STEPHEN SMITH: Back in the 1910s and 20s, factories across the country were pumping out an unprecedented wave of new consumer products.
FILM ANNOUNCER: America, industrial miracle of the century! From all the states flow bounteously the products of forest, mine and field…
This vintage promotional film celebrates the flood of new durable goods pouring over American consumers: like washing machines, phonographs, radio and refrigerators. But historian David Farber says there was a problem. Big-ticket items were still too expensive for many middle-class Americans, and there was no such thing as Visa or MasterCard.
DAVID FARBER: There was no consumer credit in the beginnings of the 20th century. There were no credit cards at all. So smart entrepreneurs started to think through the problem: how do you get people to buy things that they can’t afford with the money in their pocket?
Cash up front was a particular challenge for middle and working class people who desired that popular new machine called the automobile. An average family would have to save for about five years to buy a car.
The merry Oldsmobile — along with the Buick, the Chevrolet and other cars — was made by an innovative young company called General Motors.
Farber: General Motors invented the credit system.
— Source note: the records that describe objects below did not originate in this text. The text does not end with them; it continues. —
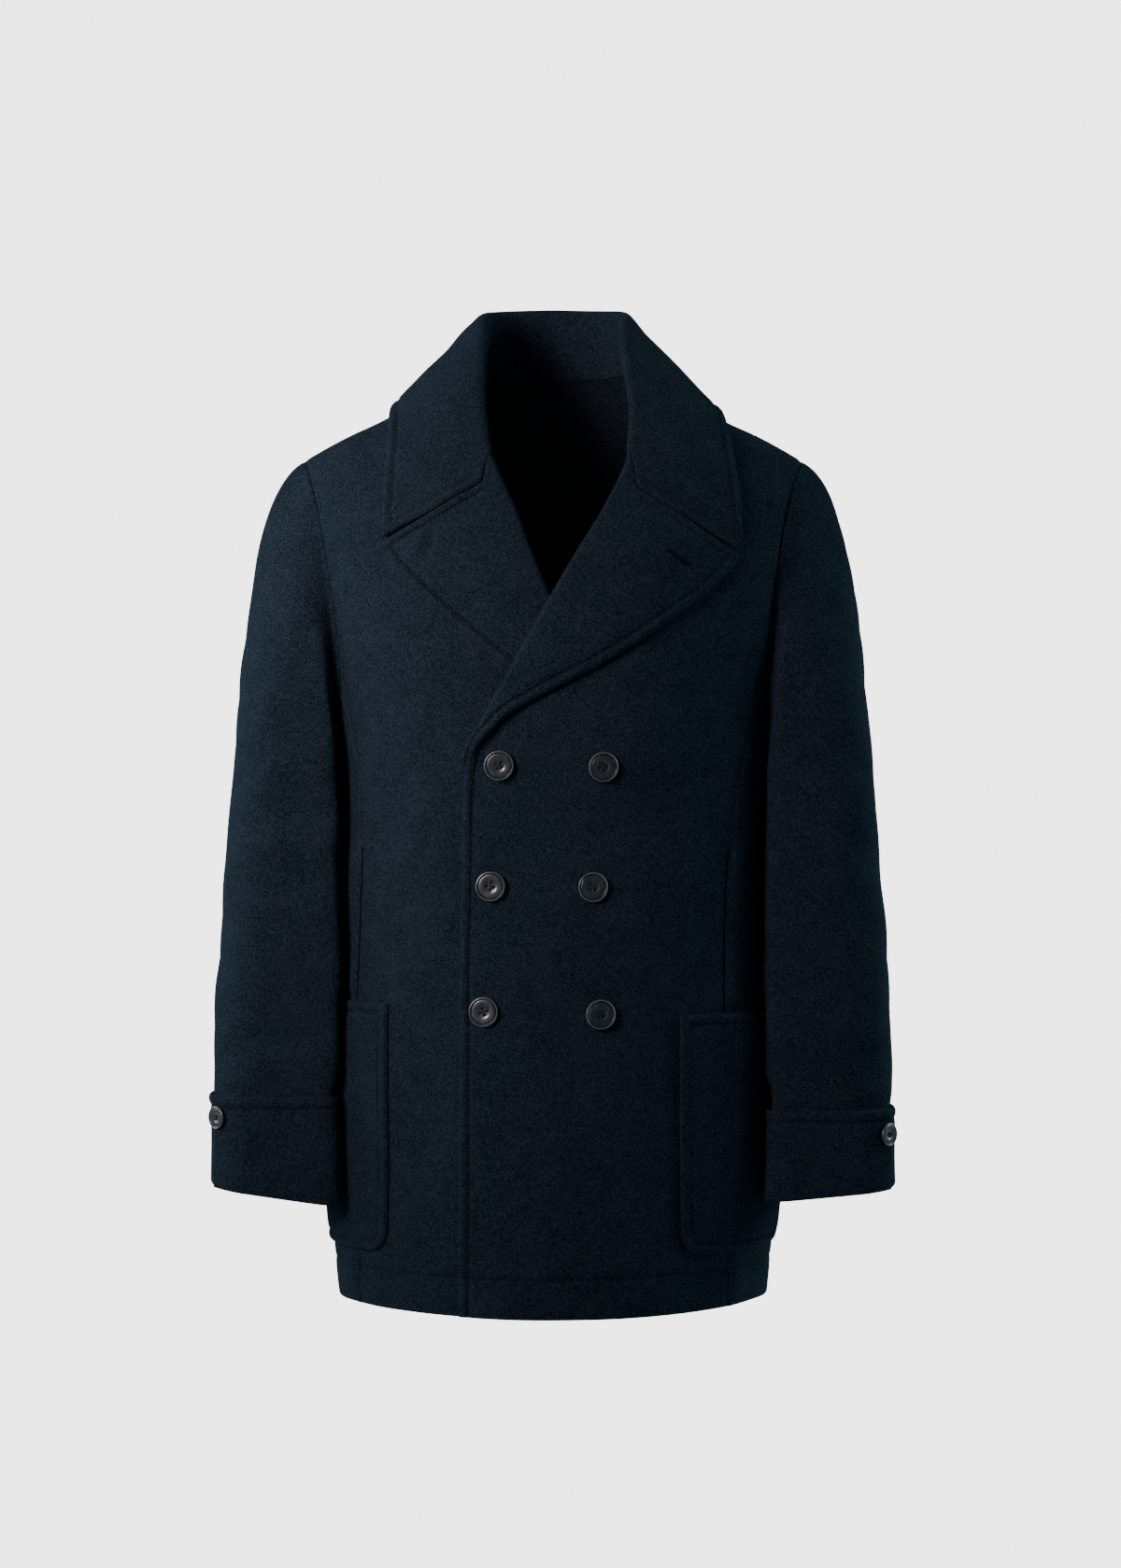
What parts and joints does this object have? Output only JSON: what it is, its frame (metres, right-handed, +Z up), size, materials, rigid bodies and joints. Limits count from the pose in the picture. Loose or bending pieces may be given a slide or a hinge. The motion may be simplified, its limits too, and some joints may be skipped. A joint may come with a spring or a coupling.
{
  "type": "double-breasted pea coat",
  "caption": "Hip-length double-breasted pea coat with wide peaked lapels, a deep turned-down collar, patch pockets and buttoned turned-back cuffs, filled out as worn and hollow.",
  "frame": {"origin": "middle of the neck base, level with the neck ends of the shoulder seams, where the wearer's neck stands", "axes": "+Z up from hem to collar; the front faces -Y; +X is the wearer's left"},
  "size_m": [0.5802, 0.3084, 0.8484],
  "materials": {
    "wool": "dark navy felted wool, matt, with a short nap",
    "button_horn": "dark grey-brown polished horn look, softly glossy"
  },
  "bodies": {
    "root": {"front_left": "wool", "front_right": "wool", "side_left": "wool", "side_right": "wool", "back": "wool", "top_sleeve_left": "wool", "top_sleeve_right": "wool", "under_sleeve_left": "wool", "under_sleeve_right": "wool", "cuff_left": "wool", "cuff_right": "wool", "collar": "wool", "lapel_left": "wool", "lapel_right": "wool", "pocket_left": "wool", "pocket_right": "wool", "welt_left": "wool", "welt_right": "wool", "button_1_left": "button_horn", "button_1_right": "button_horn", "button_2_left": "button_horn", "button_2_right": "button_horn", "button_3_left": "button_horn", "button_3_right": "button_horn", "button_cuff_left": "button_horn", "button_cuff_right": "button_horn"}
  },
  "joints": []
}
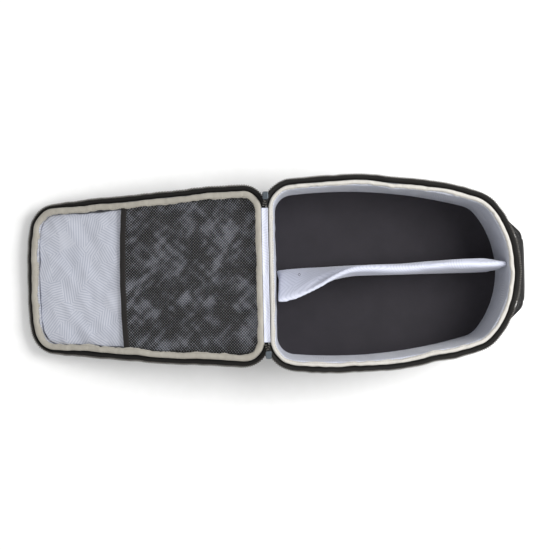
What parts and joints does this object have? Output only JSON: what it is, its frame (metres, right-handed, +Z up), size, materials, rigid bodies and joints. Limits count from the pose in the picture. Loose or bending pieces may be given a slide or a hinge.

They created the modern methods of advertising and marketing. General Motors was really at the forefront of creating in many ways what we think of as modern consumer capitalism.
Here’s how GM helped spawn the American way of debt. In 1919, GM was trying to catch up with the world’s number one automaker.
Henry Ford’s Model-T was plain, simple, and relatively cheap. It came in one color: black. To buy one, you paid cash up front. GM cars were more colorful and more stylish and more expensive. David Farber says GM gained on Ford by starting a credit war.
FARBER: General Motors creates automobile loans, 1919 to 1920. They create the General Motors Acceptance Corporation. And that allows people to buy more expensive cars by going into debt.
Historian Lendol Calder says the socially conservative Henry Ford scowled at GMAC’s auto loan business.
Lendol Calder: He had older views about whether it was a good idea for Americans to use debt to finance instruments like cars. He was against it.
Instead of the new-fashioned installment plan, Ford offered customers the old-fashioned lay-away plan.
Calder: What Ford asked people to do was to bring every week $5 to $10 and deposit it in an account run by their local automobile dealer. And then when they had enough money in the account — only then could they take delivery.
Henry Ford thought he knew the American consumer better than executives at GM. But David Farber says Ford couldn’t quite see that attitudes about credit and debt were changing.
Farber: You had a country in some ways based on the virtues of avoiding luxury, avoiding debt, of being thrifty and then suddenly in the 20th century, as manufacturers are able to produce so many goods, they begin to wrestle with the possibility, Well, maybe it’s good to go into debt. Maybe it’s good to have luxury items.
Americans gobbled up the newly available credit. By 1930, most durable goods were bought on the installment plan — including more than two-thirds of all automobiles. Soon, Ford dealers were forced to offer auto loans as well.
After World War II, the consumer-credit business grew at a dazzling pace. By the end of the 20th century, the General Motors Acceptance Corporation had loaned out more than a trillion dollars to car buyers. GMAC expanded into home mortgages and other kinds of credit as well. Historian David Farber says that our modern way of buying — and borrowing — owes a debt to Detroit.
FARBER: Bottom line, when I look at what General Motors was able to do from the 1920s at least through 1980s — it wasn’t chrome on cars, it wasn’t necessarily a new six-stroke engine. It was that they were inventive, and credit was one of their greatest inventions.
The question now is whether General Motors can reinvent itself. Both GM and its credit arm, GMAC, are struggling with staggering debts. Both companies are running on federal bailout money — they’re essentially borrowing their futures from the American taxpayer.
This is Stephen Smith for Marketplace.